SAUDI ARABIA

Money laundering poses serious threat to economy and social life

November 11, 2019
Saudi Arabia has imposed severe penalties on money launderers, as conviction for this crime is subject to a fine of up to seven million riyals and imprisonment for up to fifteen years or both. — Courtesy photo
Saudi Arabia has imposed severe penalties on money launderers, as conviction for this crime is subject to a fine of up to seven million riyals and imprisonment for up to fifteen years or both. — Courtesy photo

Saudi Gazette report

JEDDAH —
The Anti-Money Laundering Permanent Committee (AMLPC) has asserted that money laundering crimes pose a serious risk to the economic and social aspects of any country, especially those employing weak measures in combating the menace.

According to AMLPC, money laundering emerges from criminal minded people legitimizing funds resulting from other crimes, known by law as predicate offenses. This includes all offenses committed within, or any act committed outside the Kingdom if it constitutes a crime according to the laws of the State where it was committed and would have constituted an offense under the Shariah or statutory laws of the Kingdom had it been committed therein.

It is noteworthy that AMLPC, chaired by Saudi Arabian Monetary Authority (SAMA), includes representatives from the ministries of interior, foreign affairs, justice, commerce and investment, finance, labor and social development, Islamic affairs, dawah and guidance, and Presidency of State Security, Public Prosecution, Presidency of General Intelligence, Capital Market Authority.

AMLPC was tasked to implement the FATF’s 40 recommendations to combat money laundering operations in accordance with the regulations in force in Saudi Arabia. One of AMLCP’s tasks is to implement the above recommendations and follow up the implementation, as well as to study all topics related to combating money laundering in Saudi Arabia.

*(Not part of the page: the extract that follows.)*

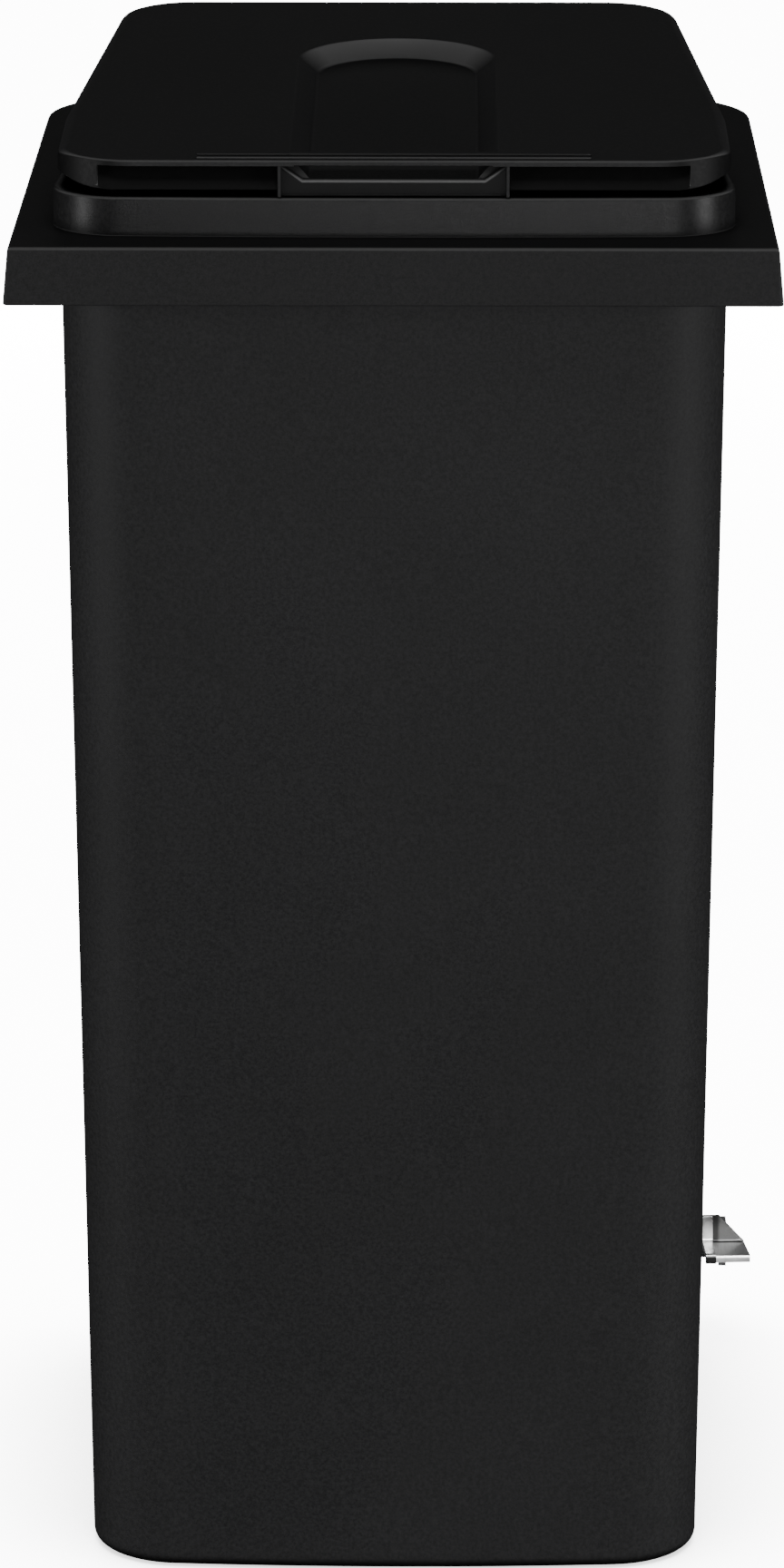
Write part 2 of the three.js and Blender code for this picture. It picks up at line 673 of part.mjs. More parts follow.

The committee pointed out that the spread of money laundering operations in any society leads to increasing crimes, and declining in the values of education and culture because the rapid gains of those crimes do not require a scientific qualification to commit it. Money laundering operations in any country may lead to the spread of shadow economy or commercial concealment, resulting to decline the economic growth, in addition to high inflation rates, which can raise the prices, subsequently, undermining fair competition.

It also has adverse effects on other business activities.

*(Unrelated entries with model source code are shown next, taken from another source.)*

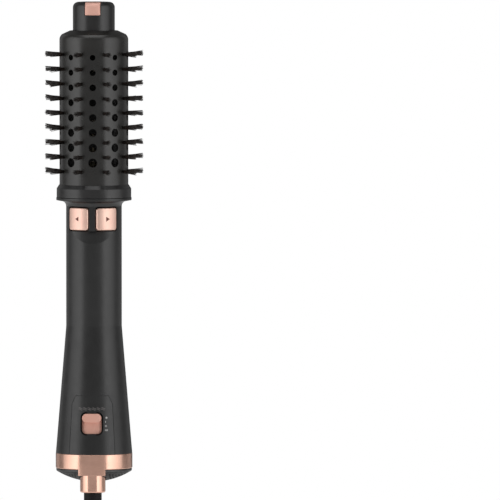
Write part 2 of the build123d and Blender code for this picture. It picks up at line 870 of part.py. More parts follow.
for side, name in ((-1, "button_left"), (1, "button_right")):
    with BuildPart() as button:
        revolve(
            cut_section(
                [
                    (grip_radius - wall - 1.5, button_z - 12),
                    (button_outer, button_z - 12),
                    (button_outer, button_z + 12),
                    (grip_radius - wall - 1.5, button_z + 12),
                ]
            ),
            axis=Axis.Z,
        )
        with BuildSketch(around(side * button_angle, button_z, 5.0)):
            RectangleRounded(button_width, button_height, 2.0)
        extrude(amount=20, mode=Mode.INTERSECT)
        crown_face = button.faces().sort_by(Axis(around(0, 0).origin, around(side * button_angle, 0).z_dir))[-1]
        chamfer(crown_face.edges(), 0.5)
        with BuildSketch(around(side * button_angle, button_z, 14.4)):
            Rectangle(4.0, 4.0)
        extrude(amount=4.0)
    save(button, name)

carrier_radius = 9.6
with BuildPart() as button_carrier:
    for side in (-1, 1):
        with BuildSketch(around(side * button_angle, button_z, carrier_radius - 1.6)):
            Rectangle(12.5, 14.0)
        extrude(amount=1.6)
    with BuildSketch(around(0, button_z, carrier_radius - 3.2)):
        Rectangle(6.0, 14.0)
    extrude(amount=2.8)
save(button_carrier, "button_carrier")

with BuildPart() as tact_switches:
    for side in (-1, 1):
        with BuildSketch(around(side * button_angle, button_z, carrier_radius)):
            Rectangle(6.0, 6.0)
        extrude(amount=2.8)
        with BuildSketch(around(side * button_angle, button_z, carrier_radius + 2.8)):
            Circle(1.6)
        extrude(amount=0.7)
save(tact_switches, "tact_switches")

# ================= cord, hank and plug =================

with BuildPart() as cord_boot:
    with BuildSketch(Plane.XZ):
        with BuildLine():
            Polyline(
                (0, outlet_bottom + 14.0),
                (0, boot_bottom),
                (cord_diameter / 2 + 0.6, boot_bottom),
                (boot_radius - 0.3, outlet_bottom - 6.5),
                (boot_radius, outlet_bottom - 5.5),
                (boot_radius, outlet_bottom + 11.3),
                (boot_radius + 1.2, outlet_bottom + 11.3),
                (boot_radius + 1.2, outlet_bottom + 14.0),
                close=True,
            )
        make_face()
    revolve(axis=Axis.Z)
    for groove in range(5):
        with BuildSketch(Plane.XY.offset(outlet_bottom - 8.0 - 4.0 * groove)):
            Circle(10)
            Circle(boot_radius - 1.5 - 0.27 * groove, mode=Mode.SUBTRACT)
        extrude(amount=1.4, mode=Mode.SUBTRACT)
cord_boot.part.locate(Location((0, outlet_y, 0)))
save(cord_boot, "cord_boot")

hank_top = boot_bottom - hank_below_boot
hank_half = hank_run / 2 + fold_radius + cord_diameter / 2
hank_middle = hank_top - hank_half
hank_bottom = hank_middle - hank_half
cord_route = [
    (0, outlet_y, boot_bottom),
    (0, outlet_y, boot_bottom - 11.0),
    (3.0, outlet_y - 4.5, boot_bottom - 23.0),
    (5.5, outlet_y - 8.5, hank_top),
]


def tube(route, diameter):
    """A round tube along straight runs joined by arcs as large as the runs allow."""
    points = [Vector(*p) for p in route]
    radii = []
    for before, here, after in zip(points, points[1:], points[2:]):
        turn_angle = math.radians((here - before).get_angle(after - here))
        run = min((here - before).length, (after - here).length)
        radii.append(0.45 * run / math.tan(turn_angle / 2))
    with BuildPart() as made:
        with BuildLine() as path:
            FilletPolyline(*points, radius=radii)
        with BuildSketch(Plane(origin=points[0], z_dir=points[1] - points[0])):
            Circle(diameter / 2)
        sweep(path=path.line)
    share = made.part.volume / (math.pi * diameter**2 / 4 * path.wires()[0].length)
    print("tube radii", [round(r, 1) for r in radii], "volume share", round(share, 4))
    return made


cord = tube(cord_route, cord_diameter)
save(cord, "cord")

with BuildPart() as cord_hank:
    with BuildSketch(Plane.XZ.offset(-outlet_y - hank_depth / 2)):
        with BuildLine():
            half_width = fold_radius + cord_diameter / 2
            upper_half = [
                (0, hank_half),
                (9.0, hank_half),
                (17.5, hank_half - 6.0),
                (half_width, hank_half - 16.0),
                (half_width, hank_half - 32.0),
                (hank_waist + 4.5, 18.0),
                (hank_waist, 5.0),
                (hank_waist, 0),
            ]
            outline = [(x, hank_middle + z) for x, z in upper_half]
            outline += [(x, hank_middle - z) for x, z in reversed(upper_half[:-1])]
            Polyline(*outline)
            Polyline(*[(-x, z) for x, z in outline])
        make_face()
    extrude(amount=hank_depth)
save(cord_hank, "cord_hank")

with BuildPart() as cord_tie:
    with BuildSketch(Plane.XY.offset(hank_middle - 5.0)):
        with Locations((0, outlet_y)):
            RectangleRounded(2 * hank_waist + 5.0, hank_depth + 3.4, 3.0)
            RectangleRounded(2 * hank_waist + 2.2, hank_depth + 0.4, 1.5, mode=Mode.SUBTRACT)
    extrude(amount=10.0)
save(cord_tie, "cord_tie")

plug_x, plug_y = 13.0, outlet_y + 16.0
plug_top = hank_bottom
plug_face = plug_top - 38.0
with BuildPart() as plug_body:
    with BuildSketch(Plane.XY.offset(plug_top)):
        with Locations((plug_x, plug_y)):
            Circle(4.2)
    with BuildSketch(Plane.XY.offset(plug_top - 16.0)):
        with Locations((plug_x, plug_y)):
            Ellipse(7.0, 6.0)
    with BuildSketch(Plane.XY.offset(plug_top - 26.0)):
        with Locations((plug_x, plug_y)):
            Ellipse(15.5, 10.5)
    with BuildSketch(Plane.XY.offset(plug_face)):
        with Locations((plug_x, plug_y)):
            Ellipse(17.5, 13.0)
    loft()
save(plug_body, "plug_body")

pin_radius, pin_length, pin_spacing = 2.4, 19.0, 19.0
with BuildPart() as plug_pins:
    with BuildSketch(Plane.XY.offset(plug_face)):
        with Locations((plug_x, plug_y)):
            with GridLocations(pin_spacing, 1, 2, 1):
                Circle(pin_radius)
    extrude(amount=-pin_length)
    tips = plug_pins.faces().sort_by(Axis.Z)[:2].edges()
    fillet(tips, 1.2)
save(plug_pins, "plug_pins")
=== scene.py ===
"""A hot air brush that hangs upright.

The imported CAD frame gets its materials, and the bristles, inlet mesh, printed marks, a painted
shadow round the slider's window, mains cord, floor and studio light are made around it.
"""
import math
import random

import bmesh
import bpy
from mathutils import Matrix, Vector


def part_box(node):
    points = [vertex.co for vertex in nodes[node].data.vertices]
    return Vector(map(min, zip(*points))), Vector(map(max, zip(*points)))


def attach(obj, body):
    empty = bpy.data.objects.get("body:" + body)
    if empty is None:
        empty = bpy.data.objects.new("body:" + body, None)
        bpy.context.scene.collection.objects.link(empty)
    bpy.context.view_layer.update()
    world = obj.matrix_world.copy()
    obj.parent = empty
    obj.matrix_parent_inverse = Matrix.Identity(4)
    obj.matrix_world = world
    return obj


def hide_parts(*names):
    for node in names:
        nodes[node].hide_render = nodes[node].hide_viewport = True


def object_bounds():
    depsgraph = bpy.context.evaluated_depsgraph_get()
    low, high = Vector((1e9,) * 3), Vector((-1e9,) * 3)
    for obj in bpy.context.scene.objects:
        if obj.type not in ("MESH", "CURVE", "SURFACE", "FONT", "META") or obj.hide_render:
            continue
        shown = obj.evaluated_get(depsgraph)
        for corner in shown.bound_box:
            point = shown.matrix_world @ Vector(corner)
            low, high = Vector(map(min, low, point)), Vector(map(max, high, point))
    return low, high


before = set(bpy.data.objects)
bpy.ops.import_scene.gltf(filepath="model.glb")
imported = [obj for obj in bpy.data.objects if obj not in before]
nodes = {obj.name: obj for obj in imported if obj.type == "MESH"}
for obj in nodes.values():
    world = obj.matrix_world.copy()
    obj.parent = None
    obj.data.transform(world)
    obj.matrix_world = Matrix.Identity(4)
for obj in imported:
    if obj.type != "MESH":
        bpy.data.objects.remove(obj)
cad_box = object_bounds()
scene = bpy.context.scene
MM = 0.001

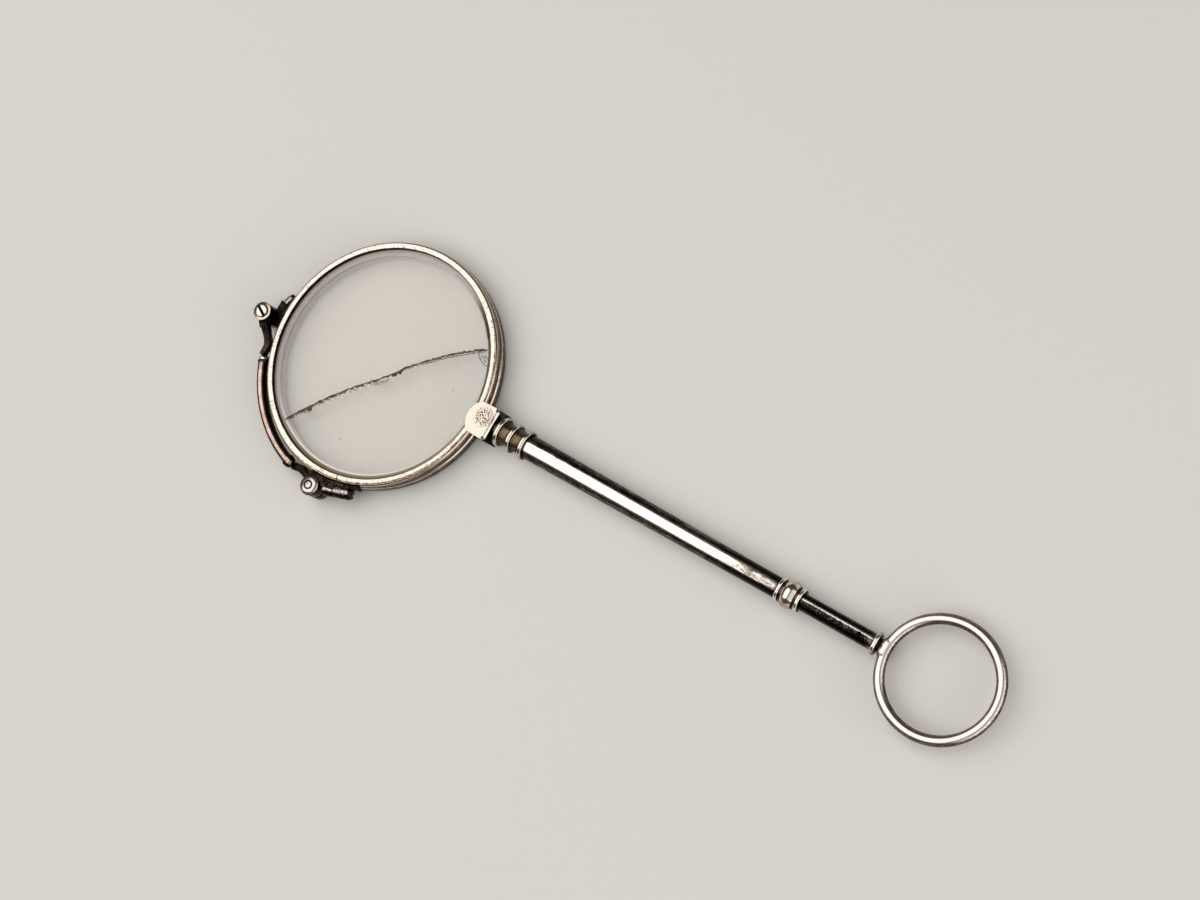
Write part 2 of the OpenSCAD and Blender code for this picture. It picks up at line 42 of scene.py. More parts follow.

Money laundering is considered a major offense requiring detention pursuant to Decision No. 2000 issued by the interior ministry in 1435. The concerned authorities deal strictly with anyone who legitimizes or conceals the origin of the money acquired or originating from acts criminalized under Shariah or laws; such as illicit trafficking in drugs, weapons, currency counterfeiting and other crimes. Concealing the true origin of money (laundering) is not limited to cash, but includes assets, property and economic resources of whatever value, type or manner of ownership. When such funds arise directly or indirectly from the commission of a predicate offense, they are called proceeds.

Saudi Arabia has imposed severe penalties on money launderers, as conviction for this crime is subject to a fine of up to seven million riyals and imprisonment for up to fifteen years or both. A Saudi convicted of money laundering shall be banned from traveling outside Saudi Arabia for a period similar to that of jail term. A non-Saudi convicted of money laundering shall be deported from the country after the execution of the sentence.